The current state of the market as well as renovation costs need to be considered carefully as you could spend thousands on renovations and not see the return.


2. Location, location, LOCATION


In real estate, location is everything. Well maybe not everything, but it is definitely a HUGE factor. No amount of remodelling will be able to overcome a poor lot or property location. Before deciding to renovate you need to review your property's location and honestly ask yourself, "Is this location and lot desirable enough that people will pay for the renovations I am about to do?" If in doubt ask your Realtor to give their insight. They can provide comparable properties for you to review. Backing or facing a busy street or shopping centre could limit and even cap your resale value no matter how much money you spend inside.


You can never change the location so keep that in mind before investing tons of $$$ on the inside.


3. Prices of comparable properties & their features.

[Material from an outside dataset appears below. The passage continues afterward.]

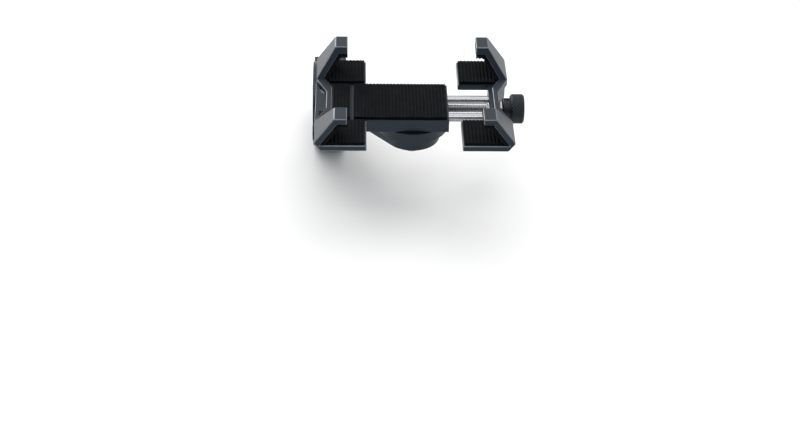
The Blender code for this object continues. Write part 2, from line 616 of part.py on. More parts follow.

One of the biggest challenges facing a home owner is the reality that the amount they spend will almost certainly not be recovered in the home sale. Renovations give a certain percentage return and it is very rarely 100%. Mentally, it is a tough concept to grasp because most people think that if they spend "X" dollars to improve something then the property will automatically be worth "X" dollars more. There are numerous factors that contribute to why that is not the case but here is a quick and easy example to show why...


Dick and Jane's Realtor provides a market analysis that shows their home should sell for about $300,000 on the open market. Dick and Jane are eager to sell the house but they start thinking... "hmmm lets finish the basement so we can sell our home for even more". They obtain a quote for $30,000 to finish the basement and proceed, assuming that their property will be worth $330,000 now. Unfortunately, Dick and Jane should have asked their Realtor: " how much would you estimate our house would be worth with a finished basement." If they had asked that question their Realtor would have showed them comparable properties in their neighbourhood with finished basements were selling for only $320,000. The $30,000 renovation will likely only net them $20,000 in return.

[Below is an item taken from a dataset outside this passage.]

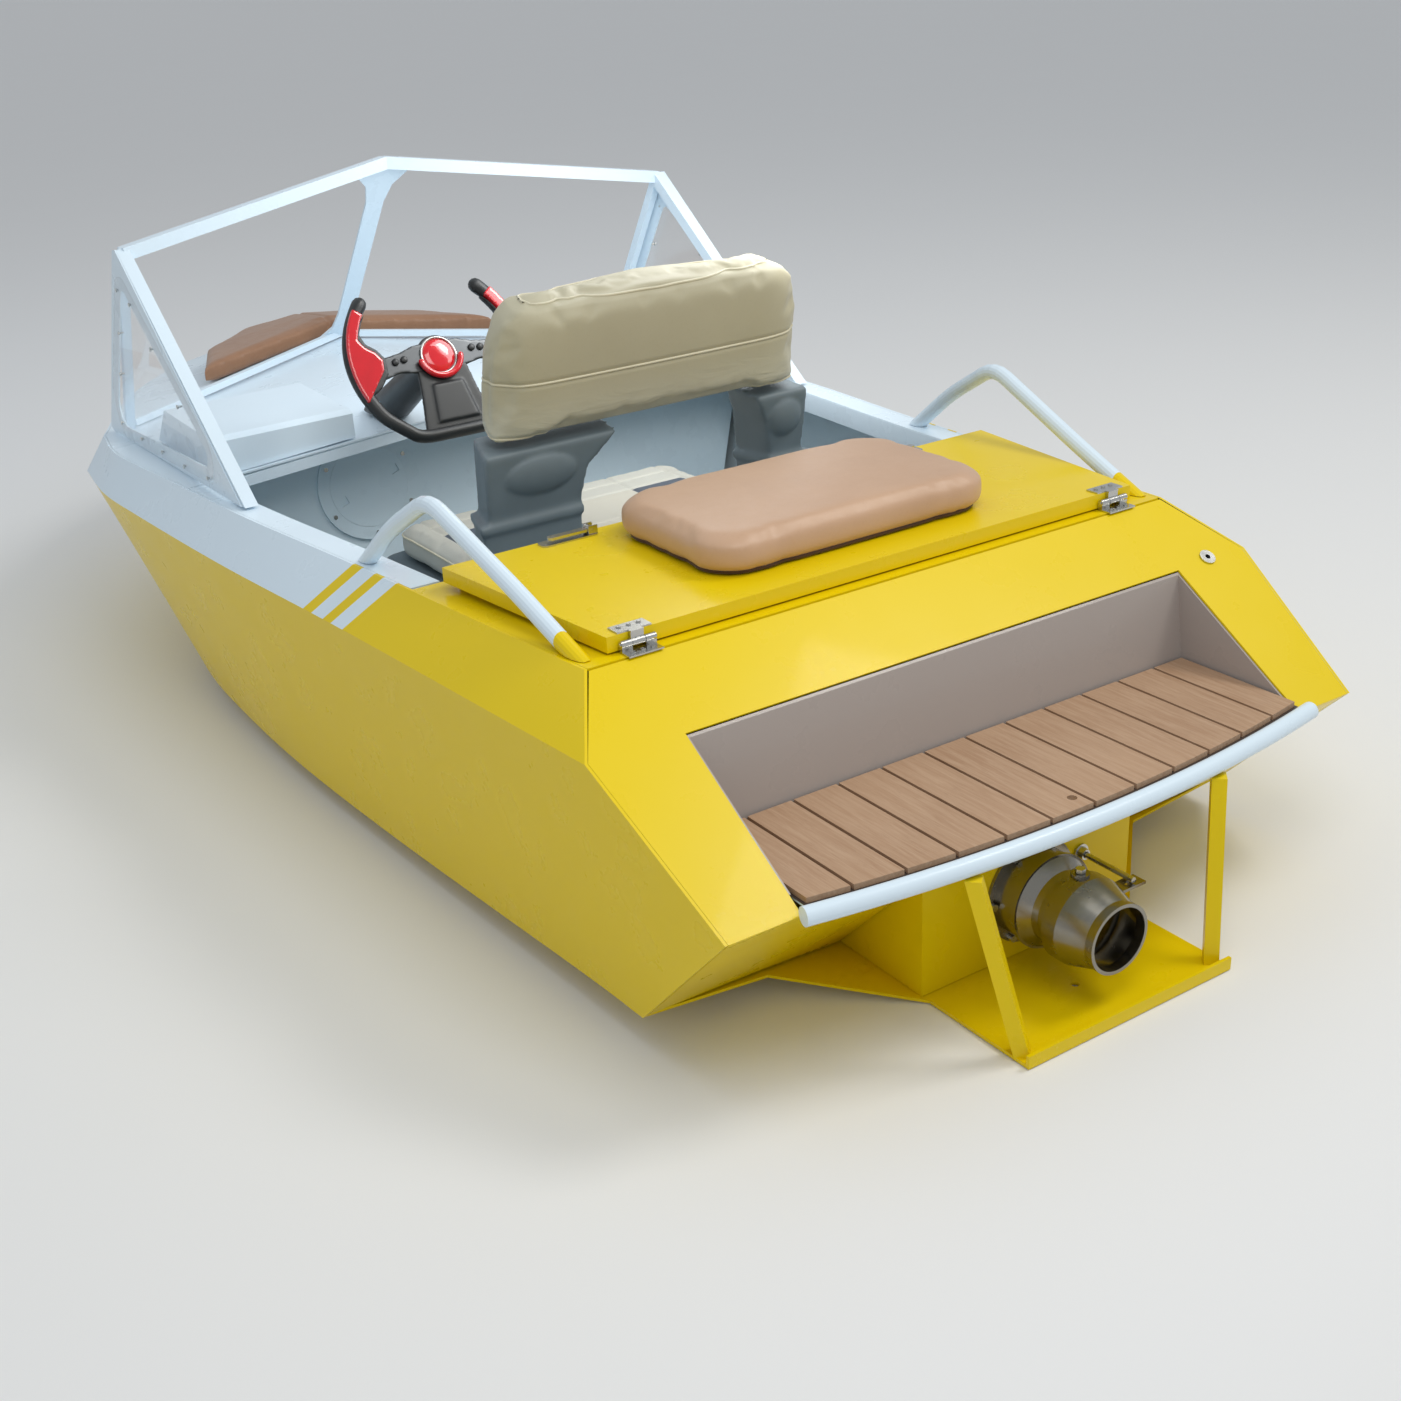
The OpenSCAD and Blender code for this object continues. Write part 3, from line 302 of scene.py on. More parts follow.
black = plastic("black_plastic", (0.016, 0.018, 0.019), 0.38)
red = Mat("red_gloss", (0.62, 0.002, 0.010), rough=0.12, coat=1.0)
red.mix(red.ramp(red.noise(30, detail=4), [(0.4, 0.0), (0.8, 0.3)]), (0.40, 0.001, 0.006))
red.bump(red.noise(700, detail=2), 0.02, 0.0003)
shell = plastic("shell_plastic", (0.150, 0.190, 0.212), 0.45, grain=1300)


def leather(name, color, dark, rough=0.42):
    m = Mat(name, color, rough=rough, sheen=0.15)
    m.mix(m.ramp(m.noise(7, detail=5), [(0.35, 0.0), (0.8, 0.35)]), dark)
    m.mix(m.ramp(m.noise(160, detail=3), [(0.55, 0.0), (0.9, 0.30)]), dark)
    m.roughness(m.noise(45, detail=5), rough - 0.08, rough + 0.12)
    m.bump(m.voronoi(520, "DISTANCE_TO_EDGE"), 0.22, 0.0004)
    m.bump(m.noise(18, detail=4), 0.10, 0.002)
    return m


tan = leather("tan_leather", (0.56, 0.355, 0.225), (0.42, 0.245, 0.145), 0.42)
# The bow pad is the same tan leather as the hatch cushion. This darker brown copy is painted shade for its
# back face, which is seen in shade.
bow_pad_shaded_tan = leather("bow_leather_painted_shade", (0.33, 0.17, 0.09), (0.20, 0.095, 0.05), 0.46)
cream = leather("cream_leather", (0.47, 0.435, 0.30), (0.38, 0.34, 0.225), 0.50)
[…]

Now this is a very simple example and depends on other factors such as features added in the basement completion (bedrooms, bathrooms, etc) but it does show that you need to check the market before renovating to have a better understanding of what prices the market will bear.


4. State of surrounding homes in your neighbourhood.


Another key aspect to consider is the overall market value and economic status of your neighbourhood. People shopping in the neighbourhood will have a certain expectation of what homes in that area will offer and neighbouring properties will put a ceiling on the return you will receive from renovations. A big mistake is over renovating for the neighbourhood and the current value and size of your house. You do not want to put a $10,000 high-end stove in a $300,000 house or a $65,000 basement in a $350,000 house. The pricing principles of progression and regression shown below explain why neighbouring properties can either help your homes value or hurt it.


Progression:

Regression:

If other homes in your area are renovated and updated it may make sense for you to do the same. On the flip side, if homes in the area are dated or run down they may bring down the value of your home due to their lower sale prices.


Here is a chart to show you the best renovations for you money. This is as per Harrison Bowker Valuation Group and their 2019 Home Renovation Guide.


It is vitally important for you and your real estate professional to evaluate the state of the current real estate market, location of the property, value of comparable properties in the area, and state of neighbouring properties in order to decide if it is worthwhile going ahead with a renovation or not. If one does decide to renovate, focus on the renovations that will provide the biggest percentage return.